Once again the early release of FOMC minutes is something which has been surrounded by manipulation rumours. What’s this got to do with the Fed? Well, the chances of their slowing down on QE are, we believe, slim. Despite the relative strength of the currency and recent figures, very little has changed for the better.

Given the manner 400 tonnes was sold on that Friday morning, some believe this could have been orchestrated by a central bank. Perhaps a central bank who is looking for the gold price to move lower, because as Bud Conrad writes, ‘it would provide cover for its printing of more new money.’
Paper gold

On Friday 12th over $1 billion was pulled out of GLD, the largest gold ETF, on Monday 15th $188 million and the following Tuesday saw outflows of $563 million. All year holdings of gold backed ETFs have been declining. Prior to the April gold price drop, holdings in gold ETFs had fallen by 7% since January. Goldman Sachs (on 10 April) wrote that they see no sign of this abating. SocGen also noted ETF outflows as a negative for gold’s future. According to Reuters, bullion holdings in GLD fell to 35.5 million ounces on Monday, a near 2% drop, its lowest level since November 2009. In the last year GLD has seen $12.2 billion in net outflows.

Is this a sign that faith in gold is lost? We don’t think so. But, when it comes to paper gold this may well be the case.

One thing that is for certain, last week we saw the breakdown of any real relationship between the physical gold market and the paper gold market, the contrast between the two was clear.

Keep getting physical

Was this manipulation? We’ll never know. But why do we need to know? The only factor we know to be true, amongst all of this, is that gold’s drop has sent a flurry of gold buyers into the market.

We all know that those who invest in physical gold and those who only speculate in paper have a couple of differences in how they see gold. As Sprott’s David Franklin and David Baker point out, for the former gold is a currency, for the latter it is a commodity. Moves in the market last week were caused by ‘speculators’ not those looking at the reasons to hold gold in the long-term.

The sudden panic selling of over 1,000 tonnes in the speculative markets is not reflective of the real gold buyers who have been queuing in their thousands to buy gold in the last fortnight.

The price of gold is largely driven by the excess amount of paper gold available. But the last week has shown that the man on the street, and Eastern central banks, pays little heed to this element in the gold price.

They want physical gold.

The gold price drop saw investors across the world, but most significantly in Asia, turn savvy and use the opportunity to ‘buy on the dips’. Similar to the behaviour we are seeing from our own clients.

We are seeing a significant change in mind-set than what we perhaps saw in 2008, when a similar crash occurred.
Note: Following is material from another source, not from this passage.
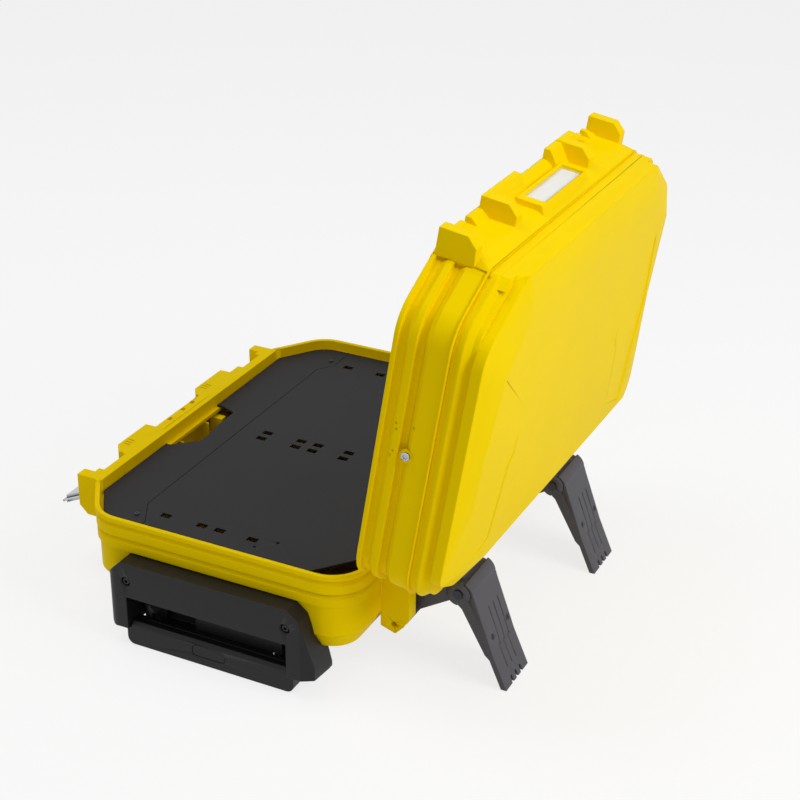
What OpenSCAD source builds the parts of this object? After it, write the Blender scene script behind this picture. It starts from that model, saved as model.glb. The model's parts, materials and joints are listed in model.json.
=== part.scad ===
// Wheeled plastic tool case, lying flat with its lid open on two folding legs.
// Millimetres. X runs along the case towards the pull handle, Y from the latches to the hinge, Z up.
// Inside the modules the zero is the middle of the case, on the plane where lid and base meet.

/* [Case] */
// Length of the case body
case_length = 599; // [560:1:640]
// Width of the case body from latch wall to hinge wall
case_width = 412; // [390:1:430]
// Depth of the base tub below the parting plane
base_depth = 108; // [104:1:112]
// Height of the parting plane above the floor
stand_height = 168; // [166:1:176]
// Wall thickness of the mouldings
wall = 3.5; // [2.5:0.1:4.5]
// Width of the flat rims where lid and base meet
rim_width = 6.3; // [5:0.1:8]
// Radius of the two corners at the hinge side
back_radius = 50; // [40:1:55]
// Length of the latch side corner cut along X
corner_cut_x = 70; // [60:1:75]
// Length of the latch side corner cut along Y
corner_cut_y = 48; // [40:1:55]

/* [Lid] */
// How far the lid is swung open in this pose
open_angle = 99.15; // [96:0.05:99.5]
// Height of the lid frame, from the rim to its flange
frame_height = 69; // [66:1:72]
// Height of the whole lid
lid_height = 119; // [117:1:125]
// Width of the bevel along the hinge side of the lid's face
face_bevel = 36; // [30:1:40]
// Width of the slope along the latch side of the lid's face
face_slope = 48; // [44:1:52]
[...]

Today we are much deeper into the financial crisis. 5 years ago, it was new and we paid attention to governments who convinced us that this could be fixed.

Now, governments continue to use (and increase) their ‘temporary’ measures to solve the crisis. QE is still in existence, Japan is drunkenly turning up the music at the party and we suspect Cyprus’ bail-in will be an increasingly used model for bank failure. Market sentiment also remains low, whilst interest rates cannot go any lower.

The gold price may have dropped but it still remains as valuable as ever to those feeling the effects of five years of government papering over the cracks.